### Task
Using the data below, return the stretch from the line that contains "What bpy script" through the line that contains "a flat surface.", both included, exactly as it stands and nothing beyond it.

(Entries with model source code)
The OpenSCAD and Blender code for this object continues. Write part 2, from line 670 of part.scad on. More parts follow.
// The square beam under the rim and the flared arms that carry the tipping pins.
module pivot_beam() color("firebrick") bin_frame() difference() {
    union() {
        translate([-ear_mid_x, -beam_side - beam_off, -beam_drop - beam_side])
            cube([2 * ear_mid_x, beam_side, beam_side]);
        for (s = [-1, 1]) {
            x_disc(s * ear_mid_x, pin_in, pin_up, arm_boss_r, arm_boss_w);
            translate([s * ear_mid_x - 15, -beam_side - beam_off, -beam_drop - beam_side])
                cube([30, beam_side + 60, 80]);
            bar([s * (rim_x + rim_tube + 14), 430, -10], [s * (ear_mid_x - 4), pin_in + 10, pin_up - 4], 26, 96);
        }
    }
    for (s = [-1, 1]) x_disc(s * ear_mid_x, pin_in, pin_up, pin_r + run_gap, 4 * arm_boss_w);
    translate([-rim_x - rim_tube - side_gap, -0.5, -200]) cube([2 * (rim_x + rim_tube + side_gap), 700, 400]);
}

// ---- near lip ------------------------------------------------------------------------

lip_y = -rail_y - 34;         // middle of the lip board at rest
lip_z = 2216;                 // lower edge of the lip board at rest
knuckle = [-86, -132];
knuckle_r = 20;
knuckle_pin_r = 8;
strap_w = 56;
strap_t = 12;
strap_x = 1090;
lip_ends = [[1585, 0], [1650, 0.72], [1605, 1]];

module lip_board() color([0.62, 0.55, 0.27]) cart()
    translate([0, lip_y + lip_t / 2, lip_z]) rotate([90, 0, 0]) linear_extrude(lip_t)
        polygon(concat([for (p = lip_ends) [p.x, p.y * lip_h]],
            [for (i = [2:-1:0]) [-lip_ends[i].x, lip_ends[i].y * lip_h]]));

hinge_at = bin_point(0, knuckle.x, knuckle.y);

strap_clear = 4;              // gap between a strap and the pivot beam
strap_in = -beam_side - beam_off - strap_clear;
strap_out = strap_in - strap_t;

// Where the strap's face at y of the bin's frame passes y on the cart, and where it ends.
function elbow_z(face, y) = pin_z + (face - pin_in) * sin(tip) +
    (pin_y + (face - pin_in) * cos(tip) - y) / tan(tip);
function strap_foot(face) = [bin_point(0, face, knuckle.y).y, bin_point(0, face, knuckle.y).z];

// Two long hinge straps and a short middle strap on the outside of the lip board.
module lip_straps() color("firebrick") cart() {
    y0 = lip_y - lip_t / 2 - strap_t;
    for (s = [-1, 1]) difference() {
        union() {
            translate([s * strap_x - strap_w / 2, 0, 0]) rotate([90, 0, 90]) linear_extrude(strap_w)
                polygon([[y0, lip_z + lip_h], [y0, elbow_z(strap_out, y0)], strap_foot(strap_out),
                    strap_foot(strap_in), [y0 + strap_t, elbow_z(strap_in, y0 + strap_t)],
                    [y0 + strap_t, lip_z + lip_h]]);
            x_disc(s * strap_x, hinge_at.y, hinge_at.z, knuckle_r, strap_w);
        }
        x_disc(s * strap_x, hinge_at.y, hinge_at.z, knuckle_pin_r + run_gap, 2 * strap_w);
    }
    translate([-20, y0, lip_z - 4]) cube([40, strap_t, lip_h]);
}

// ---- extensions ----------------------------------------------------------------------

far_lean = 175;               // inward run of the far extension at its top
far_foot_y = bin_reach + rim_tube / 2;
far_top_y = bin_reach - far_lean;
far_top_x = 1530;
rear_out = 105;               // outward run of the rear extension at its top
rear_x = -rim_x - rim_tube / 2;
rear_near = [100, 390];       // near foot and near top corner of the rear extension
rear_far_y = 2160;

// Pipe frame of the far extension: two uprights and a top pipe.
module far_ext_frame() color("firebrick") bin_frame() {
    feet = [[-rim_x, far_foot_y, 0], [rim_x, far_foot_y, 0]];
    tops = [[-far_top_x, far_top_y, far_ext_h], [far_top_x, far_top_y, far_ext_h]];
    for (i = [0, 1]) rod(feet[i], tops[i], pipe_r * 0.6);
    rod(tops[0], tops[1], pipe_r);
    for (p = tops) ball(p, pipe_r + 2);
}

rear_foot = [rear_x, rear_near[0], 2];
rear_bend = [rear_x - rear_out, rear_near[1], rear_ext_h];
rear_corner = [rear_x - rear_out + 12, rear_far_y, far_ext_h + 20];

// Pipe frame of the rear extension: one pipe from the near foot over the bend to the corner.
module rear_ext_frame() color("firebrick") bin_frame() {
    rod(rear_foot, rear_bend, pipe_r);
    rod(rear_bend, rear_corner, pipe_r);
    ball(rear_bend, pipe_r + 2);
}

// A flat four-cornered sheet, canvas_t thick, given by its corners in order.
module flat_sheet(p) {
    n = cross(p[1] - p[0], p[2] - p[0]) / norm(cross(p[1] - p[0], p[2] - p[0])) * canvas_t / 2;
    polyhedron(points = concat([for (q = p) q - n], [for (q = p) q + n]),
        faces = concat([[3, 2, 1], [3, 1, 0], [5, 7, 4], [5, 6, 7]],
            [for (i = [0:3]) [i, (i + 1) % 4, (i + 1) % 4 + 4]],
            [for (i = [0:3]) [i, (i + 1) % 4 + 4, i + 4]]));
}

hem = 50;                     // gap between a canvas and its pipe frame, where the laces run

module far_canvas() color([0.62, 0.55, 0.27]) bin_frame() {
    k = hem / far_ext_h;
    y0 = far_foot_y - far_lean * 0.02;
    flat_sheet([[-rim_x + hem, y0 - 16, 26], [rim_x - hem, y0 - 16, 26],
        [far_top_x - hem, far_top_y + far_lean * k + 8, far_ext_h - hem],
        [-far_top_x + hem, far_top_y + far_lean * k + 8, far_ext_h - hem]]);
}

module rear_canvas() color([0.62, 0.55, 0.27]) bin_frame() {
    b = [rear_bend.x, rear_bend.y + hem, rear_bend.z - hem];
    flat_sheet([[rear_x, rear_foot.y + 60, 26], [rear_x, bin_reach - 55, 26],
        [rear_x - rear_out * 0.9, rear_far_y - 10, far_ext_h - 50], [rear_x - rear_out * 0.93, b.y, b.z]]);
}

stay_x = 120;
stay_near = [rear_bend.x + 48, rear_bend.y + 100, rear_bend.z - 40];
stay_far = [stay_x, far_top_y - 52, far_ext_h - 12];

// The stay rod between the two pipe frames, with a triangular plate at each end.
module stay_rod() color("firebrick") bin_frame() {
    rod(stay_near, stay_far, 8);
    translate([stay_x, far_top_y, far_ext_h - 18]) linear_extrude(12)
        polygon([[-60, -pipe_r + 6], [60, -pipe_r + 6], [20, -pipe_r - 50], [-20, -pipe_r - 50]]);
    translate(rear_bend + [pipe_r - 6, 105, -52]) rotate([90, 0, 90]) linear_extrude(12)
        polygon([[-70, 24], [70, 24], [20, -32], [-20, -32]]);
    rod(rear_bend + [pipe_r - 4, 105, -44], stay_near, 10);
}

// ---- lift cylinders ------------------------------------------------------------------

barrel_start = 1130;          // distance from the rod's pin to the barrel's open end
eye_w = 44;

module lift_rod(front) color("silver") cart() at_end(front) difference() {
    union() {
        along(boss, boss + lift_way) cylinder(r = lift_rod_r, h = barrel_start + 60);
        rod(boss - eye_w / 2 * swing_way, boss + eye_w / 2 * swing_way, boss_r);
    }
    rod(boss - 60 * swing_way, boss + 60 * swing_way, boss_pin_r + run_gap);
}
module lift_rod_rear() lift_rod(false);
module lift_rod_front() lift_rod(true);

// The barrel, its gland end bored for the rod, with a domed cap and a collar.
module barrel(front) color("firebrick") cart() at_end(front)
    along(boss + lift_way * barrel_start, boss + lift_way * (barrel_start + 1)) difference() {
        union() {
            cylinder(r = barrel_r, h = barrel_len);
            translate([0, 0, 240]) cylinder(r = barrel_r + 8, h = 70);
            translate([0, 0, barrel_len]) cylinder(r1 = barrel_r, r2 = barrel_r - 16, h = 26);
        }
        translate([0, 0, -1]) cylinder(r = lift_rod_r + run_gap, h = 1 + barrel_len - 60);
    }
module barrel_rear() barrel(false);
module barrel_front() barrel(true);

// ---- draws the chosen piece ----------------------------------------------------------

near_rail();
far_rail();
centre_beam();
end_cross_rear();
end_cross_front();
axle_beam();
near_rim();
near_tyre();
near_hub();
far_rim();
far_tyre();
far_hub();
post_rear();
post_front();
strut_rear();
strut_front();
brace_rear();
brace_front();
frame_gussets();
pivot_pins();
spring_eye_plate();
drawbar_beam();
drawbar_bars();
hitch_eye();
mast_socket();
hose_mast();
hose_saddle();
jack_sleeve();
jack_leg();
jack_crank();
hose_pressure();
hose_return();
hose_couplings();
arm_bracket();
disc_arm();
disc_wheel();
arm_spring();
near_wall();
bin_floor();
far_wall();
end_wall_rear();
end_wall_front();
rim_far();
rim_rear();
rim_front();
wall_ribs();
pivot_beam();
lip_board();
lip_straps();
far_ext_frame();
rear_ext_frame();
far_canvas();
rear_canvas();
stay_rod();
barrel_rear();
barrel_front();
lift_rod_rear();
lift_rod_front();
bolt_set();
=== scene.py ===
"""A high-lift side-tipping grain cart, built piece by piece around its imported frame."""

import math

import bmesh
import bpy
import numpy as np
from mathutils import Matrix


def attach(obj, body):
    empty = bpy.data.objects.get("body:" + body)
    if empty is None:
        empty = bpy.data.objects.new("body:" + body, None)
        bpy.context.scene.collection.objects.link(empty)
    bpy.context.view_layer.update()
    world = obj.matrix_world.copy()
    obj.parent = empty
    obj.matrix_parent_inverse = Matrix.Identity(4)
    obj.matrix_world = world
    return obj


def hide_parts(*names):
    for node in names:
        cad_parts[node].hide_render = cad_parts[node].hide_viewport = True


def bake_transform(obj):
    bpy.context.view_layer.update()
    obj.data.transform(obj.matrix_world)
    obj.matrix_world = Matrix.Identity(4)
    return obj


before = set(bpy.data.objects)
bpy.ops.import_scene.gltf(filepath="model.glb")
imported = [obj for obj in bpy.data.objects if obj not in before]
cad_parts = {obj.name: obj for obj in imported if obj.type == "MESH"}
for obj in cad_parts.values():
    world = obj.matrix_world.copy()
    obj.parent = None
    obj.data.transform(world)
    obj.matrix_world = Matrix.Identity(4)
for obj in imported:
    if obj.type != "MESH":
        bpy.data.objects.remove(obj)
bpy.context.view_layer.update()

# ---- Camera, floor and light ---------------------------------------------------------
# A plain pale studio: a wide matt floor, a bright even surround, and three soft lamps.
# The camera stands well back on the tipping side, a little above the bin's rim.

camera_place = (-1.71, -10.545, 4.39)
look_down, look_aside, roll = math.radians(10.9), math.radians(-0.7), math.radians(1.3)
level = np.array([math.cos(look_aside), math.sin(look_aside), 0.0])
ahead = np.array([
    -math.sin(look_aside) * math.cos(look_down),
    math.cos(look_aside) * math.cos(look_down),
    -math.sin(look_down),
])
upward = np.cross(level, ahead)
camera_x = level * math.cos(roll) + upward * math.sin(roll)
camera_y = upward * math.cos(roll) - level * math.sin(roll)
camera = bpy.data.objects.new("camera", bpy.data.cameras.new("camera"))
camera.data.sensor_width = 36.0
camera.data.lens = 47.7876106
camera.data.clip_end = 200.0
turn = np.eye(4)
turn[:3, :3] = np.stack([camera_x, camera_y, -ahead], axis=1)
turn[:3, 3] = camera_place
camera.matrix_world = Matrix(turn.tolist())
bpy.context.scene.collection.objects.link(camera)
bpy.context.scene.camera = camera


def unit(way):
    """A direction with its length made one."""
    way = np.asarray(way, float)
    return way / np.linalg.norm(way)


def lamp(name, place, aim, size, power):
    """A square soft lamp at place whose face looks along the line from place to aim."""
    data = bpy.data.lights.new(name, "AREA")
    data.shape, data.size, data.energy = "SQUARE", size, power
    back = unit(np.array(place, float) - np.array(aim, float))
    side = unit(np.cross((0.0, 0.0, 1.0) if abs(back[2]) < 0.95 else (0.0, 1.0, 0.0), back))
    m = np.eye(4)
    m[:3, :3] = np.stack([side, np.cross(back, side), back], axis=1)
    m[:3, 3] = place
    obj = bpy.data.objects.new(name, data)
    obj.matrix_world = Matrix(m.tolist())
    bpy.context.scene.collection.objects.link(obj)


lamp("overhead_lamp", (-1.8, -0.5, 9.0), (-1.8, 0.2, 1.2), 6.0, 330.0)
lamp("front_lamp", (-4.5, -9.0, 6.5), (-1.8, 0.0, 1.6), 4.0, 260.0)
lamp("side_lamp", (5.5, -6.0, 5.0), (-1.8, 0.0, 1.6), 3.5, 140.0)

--

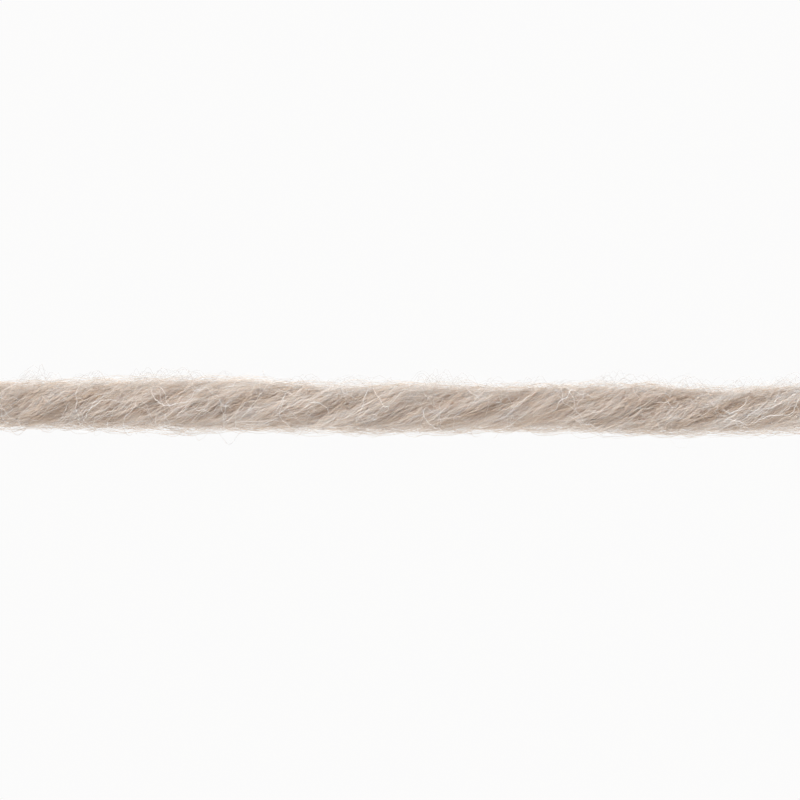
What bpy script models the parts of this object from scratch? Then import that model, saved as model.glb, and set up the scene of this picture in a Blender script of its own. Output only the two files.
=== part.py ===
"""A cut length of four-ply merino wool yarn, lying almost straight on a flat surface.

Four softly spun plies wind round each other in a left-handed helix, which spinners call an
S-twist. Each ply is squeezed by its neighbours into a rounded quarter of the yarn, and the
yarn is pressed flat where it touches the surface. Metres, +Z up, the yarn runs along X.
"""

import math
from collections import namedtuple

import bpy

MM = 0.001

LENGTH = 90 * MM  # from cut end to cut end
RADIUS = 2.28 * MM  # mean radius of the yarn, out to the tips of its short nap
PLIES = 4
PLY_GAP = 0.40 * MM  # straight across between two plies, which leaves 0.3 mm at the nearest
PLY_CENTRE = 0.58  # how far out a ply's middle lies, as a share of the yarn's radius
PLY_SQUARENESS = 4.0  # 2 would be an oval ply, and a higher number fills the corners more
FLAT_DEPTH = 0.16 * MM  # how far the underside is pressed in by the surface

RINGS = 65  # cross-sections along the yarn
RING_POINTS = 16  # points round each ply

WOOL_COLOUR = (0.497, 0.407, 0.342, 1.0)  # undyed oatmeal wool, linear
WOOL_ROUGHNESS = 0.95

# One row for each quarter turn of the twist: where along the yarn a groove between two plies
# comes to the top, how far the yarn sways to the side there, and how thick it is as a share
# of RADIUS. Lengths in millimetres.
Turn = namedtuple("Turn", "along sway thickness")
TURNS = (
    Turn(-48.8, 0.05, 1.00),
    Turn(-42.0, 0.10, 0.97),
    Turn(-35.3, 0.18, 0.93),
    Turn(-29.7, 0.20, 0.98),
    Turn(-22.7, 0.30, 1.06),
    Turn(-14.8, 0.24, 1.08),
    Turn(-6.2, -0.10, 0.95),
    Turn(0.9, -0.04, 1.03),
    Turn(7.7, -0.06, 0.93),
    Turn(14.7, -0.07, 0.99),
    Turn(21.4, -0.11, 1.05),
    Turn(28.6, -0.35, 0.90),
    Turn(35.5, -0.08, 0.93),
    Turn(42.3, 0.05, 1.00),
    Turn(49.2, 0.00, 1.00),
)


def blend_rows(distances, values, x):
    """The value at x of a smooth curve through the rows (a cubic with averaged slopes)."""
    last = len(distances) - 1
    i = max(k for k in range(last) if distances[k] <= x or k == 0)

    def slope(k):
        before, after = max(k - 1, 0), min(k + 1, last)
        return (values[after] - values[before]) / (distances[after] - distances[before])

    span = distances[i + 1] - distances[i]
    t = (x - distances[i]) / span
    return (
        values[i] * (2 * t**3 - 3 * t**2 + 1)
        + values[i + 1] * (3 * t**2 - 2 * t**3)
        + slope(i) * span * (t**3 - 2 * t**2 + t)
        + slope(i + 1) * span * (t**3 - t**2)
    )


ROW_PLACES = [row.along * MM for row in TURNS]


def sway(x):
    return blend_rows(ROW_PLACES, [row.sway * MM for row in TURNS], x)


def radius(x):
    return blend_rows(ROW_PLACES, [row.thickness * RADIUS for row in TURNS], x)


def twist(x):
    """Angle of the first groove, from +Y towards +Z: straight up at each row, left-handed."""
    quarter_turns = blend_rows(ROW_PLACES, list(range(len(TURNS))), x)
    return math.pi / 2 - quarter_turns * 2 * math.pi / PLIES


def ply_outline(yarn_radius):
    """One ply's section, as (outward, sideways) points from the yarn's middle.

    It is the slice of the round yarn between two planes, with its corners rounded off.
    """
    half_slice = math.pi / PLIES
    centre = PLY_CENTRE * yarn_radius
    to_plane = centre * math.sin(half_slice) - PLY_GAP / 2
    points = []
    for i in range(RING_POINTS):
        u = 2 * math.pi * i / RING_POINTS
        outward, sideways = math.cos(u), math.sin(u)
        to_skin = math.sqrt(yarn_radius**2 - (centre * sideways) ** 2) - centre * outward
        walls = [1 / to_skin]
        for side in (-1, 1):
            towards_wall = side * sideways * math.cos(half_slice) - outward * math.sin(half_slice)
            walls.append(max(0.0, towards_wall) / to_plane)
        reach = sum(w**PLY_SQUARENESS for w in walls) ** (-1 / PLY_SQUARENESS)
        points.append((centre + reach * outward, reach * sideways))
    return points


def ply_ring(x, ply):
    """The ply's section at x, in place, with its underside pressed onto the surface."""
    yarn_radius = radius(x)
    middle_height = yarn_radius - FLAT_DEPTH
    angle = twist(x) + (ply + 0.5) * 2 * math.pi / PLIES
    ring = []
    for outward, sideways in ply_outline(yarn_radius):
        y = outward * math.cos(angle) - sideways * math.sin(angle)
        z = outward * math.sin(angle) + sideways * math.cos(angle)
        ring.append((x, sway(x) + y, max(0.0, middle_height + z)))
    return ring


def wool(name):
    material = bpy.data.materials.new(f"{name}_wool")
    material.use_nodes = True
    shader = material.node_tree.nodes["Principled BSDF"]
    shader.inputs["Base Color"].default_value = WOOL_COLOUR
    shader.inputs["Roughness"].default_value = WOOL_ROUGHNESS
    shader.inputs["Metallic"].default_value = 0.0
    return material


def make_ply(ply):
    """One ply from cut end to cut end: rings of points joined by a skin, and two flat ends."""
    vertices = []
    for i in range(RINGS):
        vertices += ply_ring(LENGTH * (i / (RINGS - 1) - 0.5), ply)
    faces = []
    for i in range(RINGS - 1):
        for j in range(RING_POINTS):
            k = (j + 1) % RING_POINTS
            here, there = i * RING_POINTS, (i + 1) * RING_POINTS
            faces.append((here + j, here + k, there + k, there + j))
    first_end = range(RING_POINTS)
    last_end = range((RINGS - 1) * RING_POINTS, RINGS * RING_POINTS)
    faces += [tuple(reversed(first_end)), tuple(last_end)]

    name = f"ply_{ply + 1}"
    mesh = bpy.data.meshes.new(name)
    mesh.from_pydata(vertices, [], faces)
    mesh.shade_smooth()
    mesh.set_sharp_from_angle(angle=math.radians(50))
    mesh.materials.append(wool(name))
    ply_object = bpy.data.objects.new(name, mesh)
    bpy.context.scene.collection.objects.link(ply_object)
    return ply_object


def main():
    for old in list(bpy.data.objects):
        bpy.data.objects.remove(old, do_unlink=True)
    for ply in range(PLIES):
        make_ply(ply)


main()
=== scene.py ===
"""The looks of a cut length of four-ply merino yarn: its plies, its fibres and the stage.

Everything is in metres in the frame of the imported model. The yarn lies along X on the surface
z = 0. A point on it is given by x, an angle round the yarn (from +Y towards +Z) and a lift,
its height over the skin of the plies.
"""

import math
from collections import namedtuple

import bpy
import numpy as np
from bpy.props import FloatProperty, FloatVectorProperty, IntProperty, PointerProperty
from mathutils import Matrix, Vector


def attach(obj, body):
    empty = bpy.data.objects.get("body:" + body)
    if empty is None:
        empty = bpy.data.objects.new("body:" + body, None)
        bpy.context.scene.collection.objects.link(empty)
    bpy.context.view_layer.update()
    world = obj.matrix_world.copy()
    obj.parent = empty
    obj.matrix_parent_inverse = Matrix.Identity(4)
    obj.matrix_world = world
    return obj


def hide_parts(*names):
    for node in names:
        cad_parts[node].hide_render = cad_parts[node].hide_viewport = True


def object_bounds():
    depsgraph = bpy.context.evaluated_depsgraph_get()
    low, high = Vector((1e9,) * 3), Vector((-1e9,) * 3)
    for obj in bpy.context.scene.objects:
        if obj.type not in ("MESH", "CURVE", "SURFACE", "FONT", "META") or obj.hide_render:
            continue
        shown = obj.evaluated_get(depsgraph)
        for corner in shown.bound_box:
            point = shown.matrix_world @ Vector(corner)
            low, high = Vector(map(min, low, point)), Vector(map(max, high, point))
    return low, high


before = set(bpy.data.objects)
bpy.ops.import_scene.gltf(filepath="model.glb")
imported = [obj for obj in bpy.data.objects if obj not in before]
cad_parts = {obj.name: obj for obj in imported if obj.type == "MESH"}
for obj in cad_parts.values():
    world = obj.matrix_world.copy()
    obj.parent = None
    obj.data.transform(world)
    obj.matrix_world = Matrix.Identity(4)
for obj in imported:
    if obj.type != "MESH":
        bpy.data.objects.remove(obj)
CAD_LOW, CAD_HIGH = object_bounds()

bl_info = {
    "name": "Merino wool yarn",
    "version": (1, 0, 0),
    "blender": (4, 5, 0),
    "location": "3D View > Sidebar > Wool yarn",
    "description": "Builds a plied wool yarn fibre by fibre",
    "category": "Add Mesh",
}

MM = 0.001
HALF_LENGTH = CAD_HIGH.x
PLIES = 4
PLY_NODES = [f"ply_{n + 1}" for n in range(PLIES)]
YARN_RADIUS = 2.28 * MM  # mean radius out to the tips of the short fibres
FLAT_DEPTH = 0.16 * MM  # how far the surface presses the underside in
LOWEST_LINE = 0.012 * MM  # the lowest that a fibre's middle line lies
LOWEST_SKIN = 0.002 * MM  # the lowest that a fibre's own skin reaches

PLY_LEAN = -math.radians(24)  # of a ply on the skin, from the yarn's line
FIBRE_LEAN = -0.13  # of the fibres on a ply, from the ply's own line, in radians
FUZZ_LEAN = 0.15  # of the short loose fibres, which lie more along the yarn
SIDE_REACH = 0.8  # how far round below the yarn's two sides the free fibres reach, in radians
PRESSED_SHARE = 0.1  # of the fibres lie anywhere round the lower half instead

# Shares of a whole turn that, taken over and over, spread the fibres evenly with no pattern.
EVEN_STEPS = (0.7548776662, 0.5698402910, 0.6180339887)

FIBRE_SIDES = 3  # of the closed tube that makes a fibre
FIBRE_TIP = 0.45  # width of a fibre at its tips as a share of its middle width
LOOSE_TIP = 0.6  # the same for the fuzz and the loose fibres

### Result
What bpy script models the parts of this object from scratch? Then import that model, saved as model.glb, and set up the scene of this picture in a Blender script of its own. Output only the two files.
=== part.py ===
"""A cut length of four-ply merino wool yarn, lying almost straight on a flat surface.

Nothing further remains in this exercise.